Doch zwischen all dem KI-Lärm wächst ein Gegentrend: die Rückbesinnung auf Echtheit. Plattformen wie notbyai.fyi vergeben Gütesiegel für handgemachte Inhalte – eine Art Bio-Siegel für Texte. Suchmaschinen wie Kagi oder DuckDuckGo bieten Filter an, die KI-Bilder ausblenden. Selbst Spotify arbeitet mit Major-Labels an „verantwortungsbewussten“ KI-Produkten. Es scheint, als beginne das digitale Ökosystem zu begreifen, dass Authentizität zum neuen Luxus geworden ist.

Der Kulturwissenschaftler Andreas Reckwitz schrieb einst, dass die Moderne an ihrer „Überproduktion von Sinnangeboten“ zu ersticken drohe. Heute droht sie an der Überproduktion von Simulationen zu kollabieren. KI hat die Effizienz perfektioniert, aber die Bedeutung ausgedünnt. Wenn alles generiert, gefiltert und poliert ist, wächst das Verlangen nach dem Unperfekten, nach Brüchen, nach echtem Denken.

Dabei geht es nicht um Technikfeindlichkeit. Künstliche Intelligenz ist ein Werkzeug – aber eines, das von menschlicher Kreativität abhängt. Sie kann verstärken, ergänzen, inspirieren. Doch sie braucht den Rohstoff des Menschlichen: Originalität, Irritation, Emotion. Wenn die Maschine nur noch Maschinen füttert, verliert sie ihre Richtung – und wir mit ihr.

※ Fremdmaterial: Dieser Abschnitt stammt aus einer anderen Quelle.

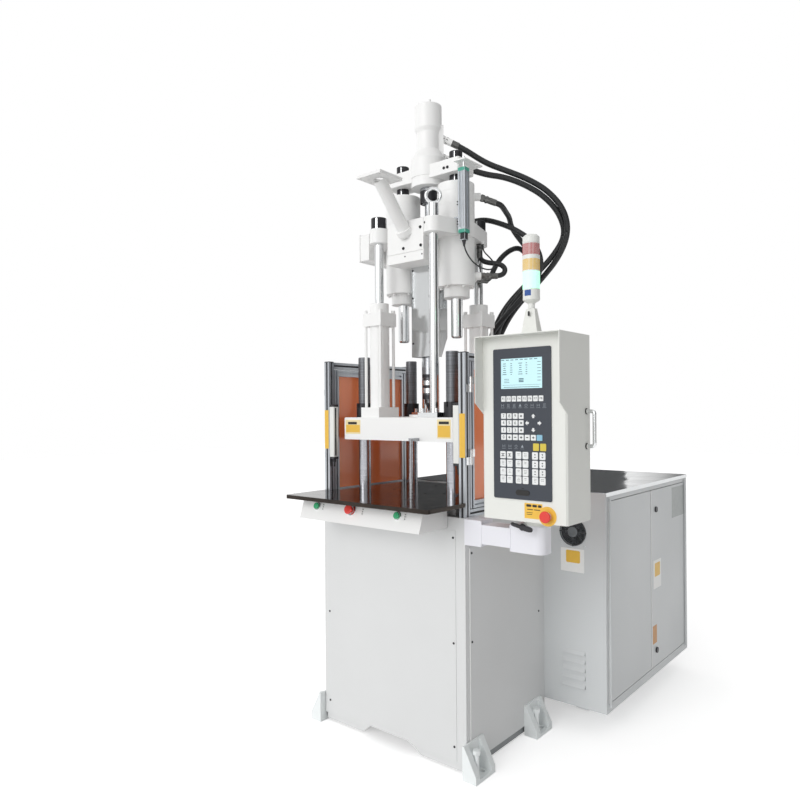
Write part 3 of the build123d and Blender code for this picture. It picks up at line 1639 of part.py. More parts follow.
# Return hose from the motor's lower port, beside the feed hose
with BuildPart() as motor_return_hose:
    hose(
        "motor_return_hose",
        motor_fittings[1].offset(motor_fitting_length),
        54,
        [
            (184, 175, 2467),
            (247, 242, 2459),
            (318, 302, 2424),
            (383, 363, 2373),
            (428, 424, 2299),
            (433, 476, 2210),
            (370, 474, 2120),
            (269, 445, 2020),
            (141, 428, 1908),
            (72, 424, 1795),
            (28, 420, 1690),
            (10, 414, 1570),
            (4, 418, 1440),
            (14, 428, 1310),
            (15, 425, 1195),
            (15, 425, 1075),
        ],
        motor_hose_radius,
    )

# Hose from the right cylinder's top port, over and behind the seat's hose
with BuildPart() as cylinder_top_hose:
    hose(
        "cylinder_top_hose",
        high_fitting.offset(fitting_length),
        28,
        [
            (292, 137, 2299),
            (287, 168, 2292),
            (275, 208, 2286),
            (262, 260, 2276),
            (244, 304, 2246),
            (259, 336, 2203),
            (298, 354, 2148),
            (328, 364, 2067),
            (312, 366, 1986),
            (223, 364, 1907),
            (124, 372, 1790),
            (92, 384, 1680),
            (82, 390, 1560),
            (70, 388, 1440),
            (76, 396, 1310),
            (75, 393, 1190),
            (75, 393, 1075),
        ],
        cylinder_hose_radius,
    )

# Hose from the left cylinder's rear port behind the seat's rear bosses
with BuildPart() as seat_hose:
    hose(
        "seat_hose",
        left_fitting.offset(fitting_length),
        50,
        [
            (-20, 212, 2270),
            (48, 228, 2278),
            (118, 226, 2284),
            (180, 232, 2272),
            (280, 266, 2225),
            (357, 302, 2161),
            (390, 324, 2083),
            (368, 337, 2002),
            (287, 335, 1920),
            (177, 333, 1828),
            (106, 340, 1760),
            (84, 348, 1650),
            (72, 352, 1530),
            (80, 346, 1410),
            (72, 350, 1290),
            (75, 352, 1180),
            (75, 352, 1075),
        ],
        cylinder_hose_radius,
    )

# Hose from the right cylinder's rear lower port, up into the bundle and down
with BuildPart() as cylinder_bottom_hose:
    hose(
        "cylinder_bottom_hose",
        rear_fitting.offset(fitting_length),
        32,
        [
            (200, 202, 2010),
            (202, 230, 2055),
            (214, 268, 2104),
            (232, 318, 2144),
            (250, 366, 2160),
            (276, 392, 2130),
            (300, 398, 2071),
            (280, 396, 1999),
            (223, 392, 1934),
            (162, 392, 1885),
            (112, 400, 1790),
            (86, 418, 1680),
            (66, 430, 1560),
            (72, 436, 1440),
            (80, 432, 1310),
            (75, 434, 1190),
            (75, 434, 1075),
        ],
        cylinder_hose_radius,
    )

# Short hose that curls from the right cylinder's lower port to the seat's underside
with BuildPart() as link_hose:
    hose(
        "link_hose",
        low_fitting.offset(fitting_length),
        32,
        [
            (304, 136, 1993),
            (306, 150, 2016),
            (288, 154, 2038),
            (257, 149, 2050),
            (222, 138, 2056),
            (196, 130, 2068),
            (186, 128, 2088),
            (186, 128, 2112),
        ],
        link_hose_radius,
    )

# Cable from the position sensor's plug, round the cylinder to the seat's underside
with BuildPart() as sensor_cable:
    hose(
        "sensor_cable",
        Plane(origin=(transducer_x, transducer_y, transducer_plug_z[0]), z_dir=(0, 0, -1)),
        27,
        [
            (254, -66, 2050),
            (271, -48, 2018),
            (292, -18, 1997),
            (306, 20, 1994),
            (306, 54, 2008),
            (292, 80, 2036),
            (262, 92, 2066),
            (234, 94, 2092),
            (226, 94, 2110),
            (226, 94, 2130),
        ],
        sensor_cable_radius,
    )

pieces = {
    "base_frame": base_frame,
    "base_covers": base_covers,
    "levelling_feet": levelling_feet,
    "fixed_platen": fixed_platen,
    "table": table,
    "ejector_rod": ejector_rod,
    "clamp_cylinder": clamp_cylinder,
    "lower_crosshead": lower_crosshead,
    "tie_bars": tie_bars,
    "tie_bar_nuts": tie_bar_nuts,
    "platen": platen,
    "button_box": button_box,
    "left_start_button": left_start_button,
    "right_start_button": right_start_button,
    "table_estop": table_estop,
    "guard_frames": guard_frames,
    "left_guard_door": left_guard_door,
    "right_guard_door": right_guard_door,
    "left_door_pane": left_door_pane,
    "right_door_pane": right_door_pane,
    "light_curtains": light_curtains,
    "platen_sensor_body": platen_sensor_body,
    "platen_sensor_rod": platen_sensor_rod,
    "carriage_cylinders": carriage_cylinders,
    "carriage_rods": carriage_rods,
    "guide_rods": guide_rods,
    "injection_seat": injection_seat,
    "feed_pipe": feed_pipe,
    "barrel": barrel,
    "screw": screw,
    "nozzle": nozzle,
    "barrel_guard": barrel_guard,
    "injection_cylinders": injection_cylinders,
    "junction_box": junction_box,
    "transducer_body": transducer_body,
    "crosshead": crosshead,
    "injection_rods": injection_rods,
    "hydraulic_motor": hydraulic_motor,
    "control_box": control_box,
    "control_panel": control_panel,
    "panel_estop": panel_estop,
    "stack_light": stack_light,
    "control_arm": control_arm,
    "cabinet_shell": cabinet_shell,
    "cabinet_top": cabinet_top,
    "front_cabinet_door": front_cabinet_door,
    "rear_cabinet_door": rear_cabinet_door,
    "lower_door_lock": lower_door_lock,
    "upper_door_lock": upper_door_lock,
    "fan_frame": fan_frame,
    "fan_rotor": fan_rotor,
    "power_pack": power_pack,
    "electrics_panel": electrics_panel,
    "motor_feed_hose": motor_feed_hose,
    "motor_return_hose": motor_return_hose,
    "cylinder_top_hose": cylinder_top_hose,
    "seat_hose": seat_hose,
    "cylinder_bottom_hose": cylinder_bottom_hose,
    "link_hose": link_hose,
    "sensor_cable": sensor_cable,
}
os.makedirs("parts", exist_ok=True)
for name, piece in pieces.items():
    piece.part.label = name
    export_step(piece.part, f"parts/{name}.step")
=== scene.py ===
"""Looks of the vertical injection moulding machine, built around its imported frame."""

import math
import random

import bmesh
import bpy
from bpy.props import FloatProperty, FloatVectorProperty, IntProperty, PointerProperty
from mathutils import Matrix, Vector


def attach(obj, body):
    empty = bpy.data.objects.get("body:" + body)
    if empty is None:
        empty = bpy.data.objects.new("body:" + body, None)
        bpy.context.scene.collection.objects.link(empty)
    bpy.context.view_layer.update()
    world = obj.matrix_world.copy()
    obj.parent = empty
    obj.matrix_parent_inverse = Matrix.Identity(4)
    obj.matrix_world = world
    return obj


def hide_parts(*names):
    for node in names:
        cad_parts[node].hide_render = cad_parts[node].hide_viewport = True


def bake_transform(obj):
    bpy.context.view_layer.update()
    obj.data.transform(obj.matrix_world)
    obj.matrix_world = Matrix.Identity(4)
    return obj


bl_info = {
    "name": "Vertical injection moulding machine",
    "version": (1, 0, 0),
    "blender": (4, 5, 0),
    "location": "View3D > Sidebar > Moulding machine",
    "description": "Finishes, hoses, operating panel, lamp and fittings of the machine",
    "category": "Object",
}

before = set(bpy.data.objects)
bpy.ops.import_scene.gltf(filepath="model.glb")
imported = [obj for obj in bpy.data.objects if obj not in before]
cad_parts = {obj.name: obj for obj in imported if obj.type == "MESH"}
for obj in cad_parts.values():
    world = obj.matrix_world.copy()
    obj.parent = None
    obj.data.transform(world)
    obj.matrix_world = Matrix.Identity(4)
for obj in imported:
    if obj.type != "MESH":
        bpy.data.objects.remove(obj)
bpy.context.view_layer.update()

LEFT, RIGHT = Vector((-1, 0, 0)), Vector((1, 0, 0))
FRONT, BACK = Vector((0, -1, 0)), Vector((0, 1, 0))
DOWN, UP = Vector((0, 0, -1)), Vector((0, 0, 1))
# edges sharper than this stay crisp in the shading
CREASE = math.radians(35)


def linear(code):
    """The linear colour of an sRGB hex value."""
    shares = [int(code[start : start + 2], 16) / 255 for start in (0, 2, 4)]
    return tuple(
        share / 12.92 if share <= 0.04045 else ((share + 0.055) / 1.055) ** 2.4
        for share in shares
    ) + (1.0,)


def colour_property(name, description, code):
    """A colour setting whose default is an sRGB hex value."""
    return FloatVectorProperty(
        name=name, description=description, subtype="COLOR", size=4, min=0, max=1, default=linear(code)
    )


def length_property(name, description, millimetres):
    """A length setting whose default is given in millimetres."""
    return FloatProperty(
        name=name, description=description, unit="LENGTH", default=millimetres / 1000, min=0
    )


class PaintSettings(bpy.types.PropertyGroup):
    """Colours of the painted steel."""

    machine: colour_property("Machine", "Powder coat of castings and cylinders", "F8F8F7")
    base: colour_property("Base", "Powder coat of the machine base", "DDDEDE")
    control: colour_property("Control box", "Powder coat of the control box", "E9EAE5")
    cabinet: colour_property("Cabinet", "Powder coat of the rear cabinet", "D3D6D7")
    tank: colour_property("Oil tank", "Paint of the parts inside the cabinet", "5F676B")
    peel: length_property("Orange peel", "Distance between the waves of the coat", 1.6)


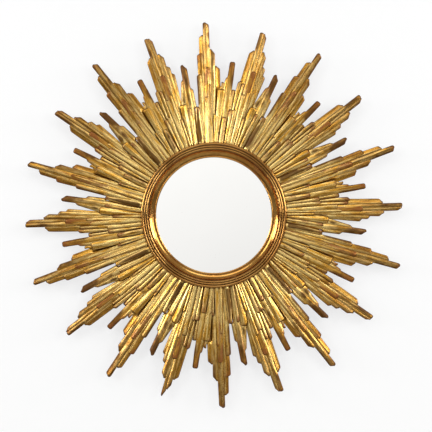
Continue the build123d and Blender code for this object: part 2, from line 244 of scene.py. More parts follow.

Vielleicht ist das der eigentliche Wendepunkt der KI-Ära: Nicht, wie weit sie noch gehen kann, sondern wie weit wir sie zurückholen. Zurück zu einem Internet, das wieder überrascht, bewegt, inspiriert – und nicht nur produziert. Zurück zu Inhalten, die von Menschen gemacht sind, mit all ihrer Unschärfe und Tiefe. Denn die Zukunft der Künstlichen Intelligenz hängt davon ab, ob wir den Mut haben, menschlich zu bleiben.